Appellant voerde aan dat zijn beperkingen door de verzekeringsartsen van het Uwv waren onderschat. Hij stelde dat hij meer beperkingen had op het gebied van zitten, staan en lopen, en dat hij door medicijngebruik regelmatig last had van duizeligheid, waardoor hij niet met machines kon werken. Tijdens de zitting benadrukte appellant dat hij zich psychisch niet in staat achtte om binnenwerkzaamheden te verrichten, zoals vereist bij de functies die aan de schatting ten grondslag lagen. Hij verwees naar een brief van zijn GZ-psycholoog, waarin deze zijn zorgen over de psychische belasting van appellant uiteenzette.

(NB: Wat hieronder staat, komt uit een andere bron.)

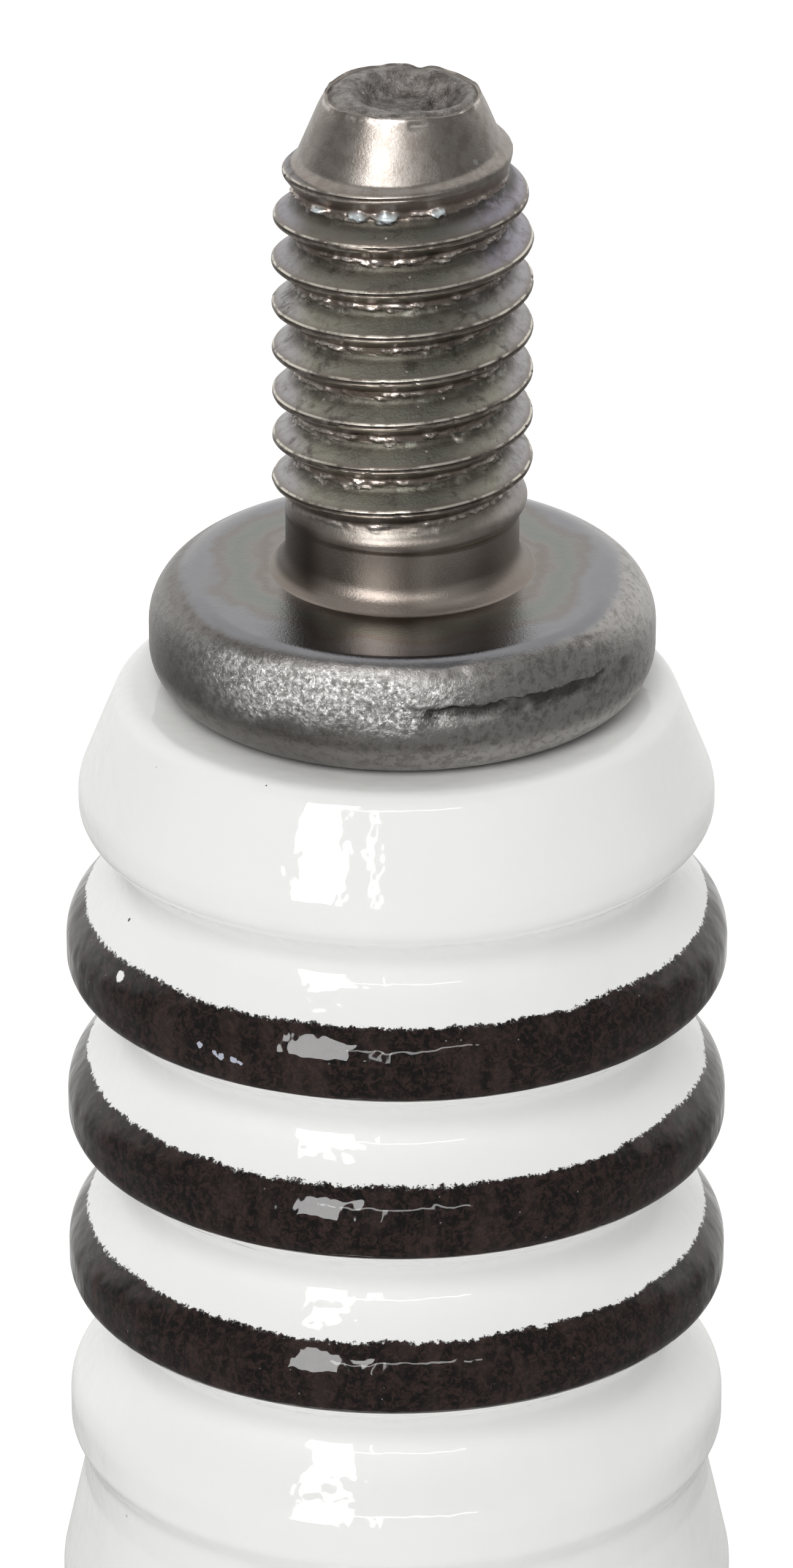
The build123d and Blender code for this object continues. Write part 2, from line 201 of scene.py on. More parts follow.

De Centrale Raad van Beroep oordeelde dat er geen aanknopingspunten waren om het medische onderzoek van de verzekeringsartsen als onzorgvuldig te beschouwen. De Raad concludeerde dat de verzekeringsartsen voldoende informatie hadden verzameld, inclusief gegevens van de behandelend artsen van appellant. De Raad vond dat er geen objectieve medische gronden waren voor de stelling van appellant dat zijn beperkingen waren onderschat. Ook de bezwaren tegen binnenwerkzaamheden werden niet onderbouwd met medische argumenten. De Raad bevestigde dat appellant op de datum in geding in staat was om de werkzaamheden te verrichten die aan de functies ten grondslag lagen. De weigering van de WIA-uitkering werd derhalve in stand gehouden, en de aangevallen uitspraak werd bevestigd.